Have you ever wondered what life would be like if you learned how to set boundaries at work? After all, boundaries are the building blocks of self-respect.
Boundaries. We all need them in our lives. It can be a fine line between befriending a client and taking their phone calls at 2 a.m. in the night. How you set boundaries at work is essential, as is having contracts in place to clearly outline what is and what isn’t included in your role. Agreeing to everything a client, coworker, boss, or a friend asks you to do can quickly make it acceptable to take advantage of you or abuse your authority, be it at work or your personal life.
Boundaries define how much you will put up with before you reach a saturation point. Whoever you are – a full-time student, a freelancer, a part-time nanny, a professor, or a tech contractor – setting boundaries at work is the key to making smart decisions about how you spend your time and energy.
Set Boundaries at Work (and stop people-pleasing!)
Taking ownership is the guiding principle of boundaries. To define your boundaries, you need to know: i.) your standards and ii.) what you allow at work. This should be easy to answer if you are clear about what you value, or things that are important to you.
Healthy boundaries are not meant to limit you; they are meant for you to put yourself first and increase your sense of freedom. There are no limits to what professional boundaries at work could be set for; time, energy, personal favors, working late, taking up pet projects, etc. By setting (and keeping) boundaries you can show the world:
- Who you are
- What you will prioritize at work
- What you expect from others
It takes great leadership discipline to increase our sense of control over people we see every day at work. Even the smartest and most talented people fail to live a more peaceful, fulfilling life because they cannot get their people-issued sorted out. If you’re struggling to define an edge to your professional bubble, then here is some advice on how to set boundaries at work.
DEFINE YOUR VALUES
“What are some of the things that make me feel uncomfortable or stressed at work?”
Being able to define things that you find overwhelming is the first step to establishing healthy boundaries at work. No one wants to be taken advantage of or bulldozed in the workplace. Oftentimes, it’s far too easier to not assert yourself than to take stock of your life. So, ask yourself: who is that really helping? Not your career and certainly not yourself.
Take a moment to evaluate your personal and professional values. You do not need permission from anyone else to define your values or boundaries. You are the only person who knows how to best define your boundaries.

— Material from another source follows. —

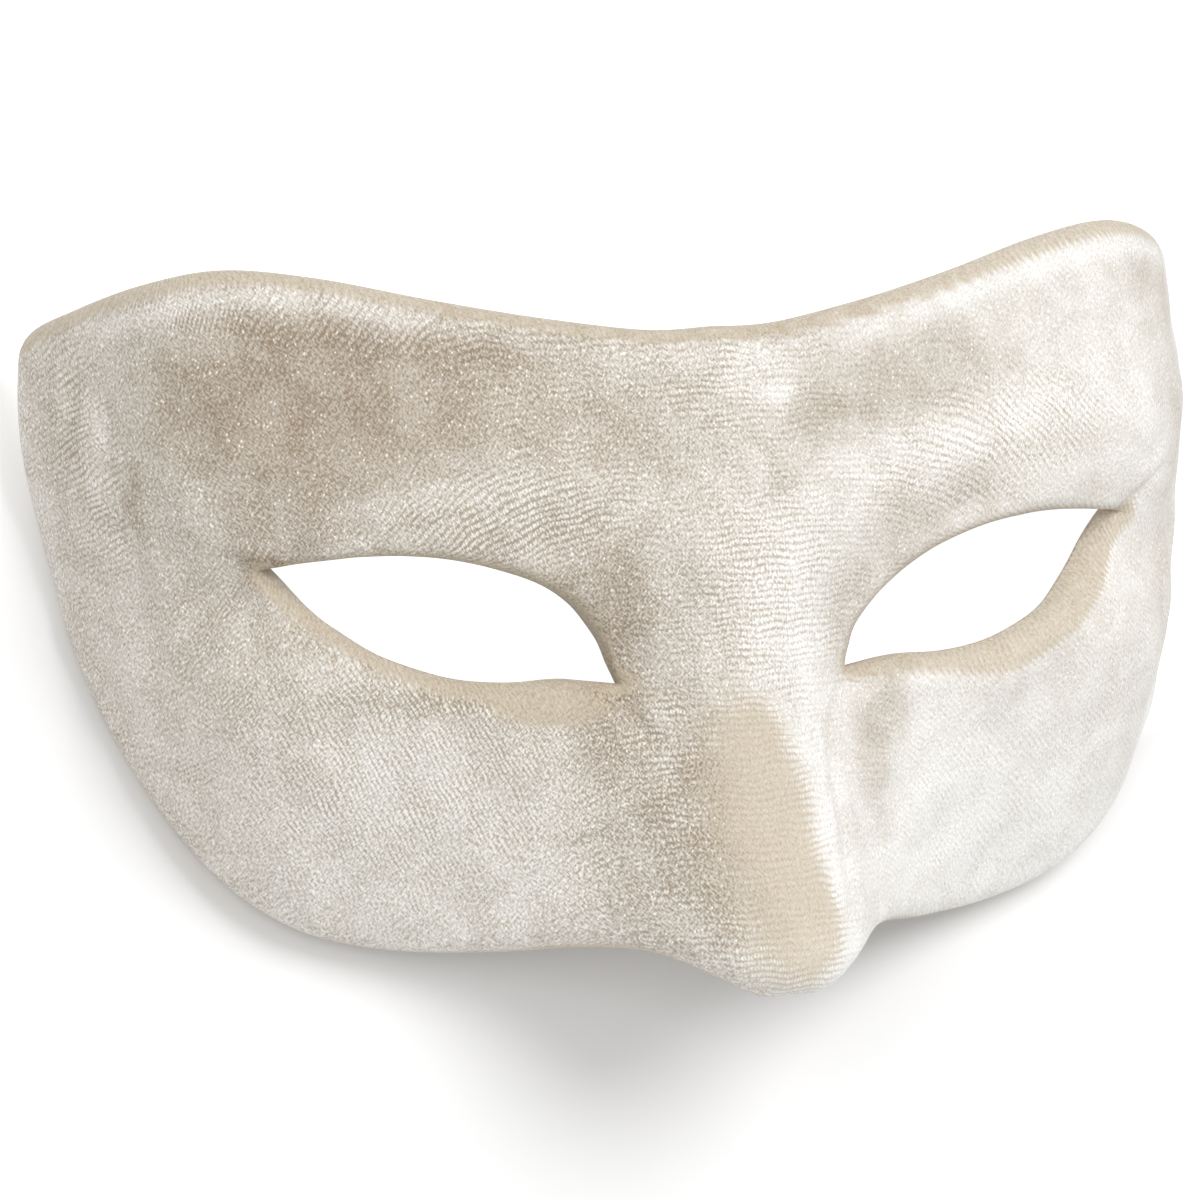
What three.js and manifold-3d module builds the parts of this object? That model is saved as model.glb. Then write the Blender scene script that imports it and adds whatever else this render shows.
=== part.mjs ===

When you draw the line for your work life, it’s important to differentiate between boundaries and plain laziness. Learn to distinguish between tasks you want to avoid out of discomfort and the ones that cause stress, anxiety, or feelings of guilt and resentment due to others.
LEARN TO SAY ‘NO’ AT WORK
The most boundary-setting word in the dictionary is ‘NO.’ Unfortunately, way too many people think of ‘no’ as a confrontational word.
When you can’t say no, you’re saying yes to things that particularly overwhelm or put you in a spot. Learn to express yourself without ambiguity so there is no doubt about what you want. You may use:
“I can’t do that for you”
“This doesn’t work for me”
“Not at this time”
“This is unacceptable”
“I’m drawing the line at”
There will be times when you’ll need to be casual, but also as direct and assertive as possible. Let’s say a client asks you to accommodate his project out of nowhere, but the thing is – you can’t. You’re slammed with other projects and you like to maintain a healthy balance between work and life. What are you going to do?
It can be terrifying to push back when an old client asks for a personal favor. Don’t give a flat “no” or an aggressively-worded refusal, such as, “Well, I wish I could, it’s just that I cannot allow you to steamroll me like at the end moment like this.”
You may use something like, “Thank you so much for thinking of me for this, but I was planning to spend this weekend working on other projects.”
You do not deserve to be guilt-tripped into doing something you aren’t supposed to do. Oftentimes, people-pleasers learn to cope with unpleasant situations and accept disrespect, just so they could be seen as polite and courteous even though they feel they are being taken for a ride.
TAKE OWNERSHIP OF YOUR LIFE
Do you feel the need to apologize over something you did or didn’t do? Was it you or are you taking on additional guilt that isn’t yours to take in the first place? Setting boundaries with your work friends doesn’t negate you from taking responsibility or accountability for your actions. It’s simply a healthy way of distinguishing what is yours to pick up and what isn’t.
No one wants to be known as a pushover. Because after a while, people will stop asking if it’s within your set of limits and simply push tasks, favors, or blame your way. It can be a little intimidating to preserve boundaries in your work life, but it’s worth the discomfort. People who respect you will adhere to your boundaries and get over the initial discomfort of you “no” over projects, tasks, or favors.
In spite of knowing how to set boundaries at work, you may sense a tug of war between work and yourself. You will need to learn to play your cards wisely to avoid getting fired, demoted or even ostracized at work. Defining boundaries entails you’ll work, under what conditions and circumstances you’ll work overtime, and whether or not you’ll take work home. You have to know your values, communicate your boundaries clearly, and bring up a violation right away.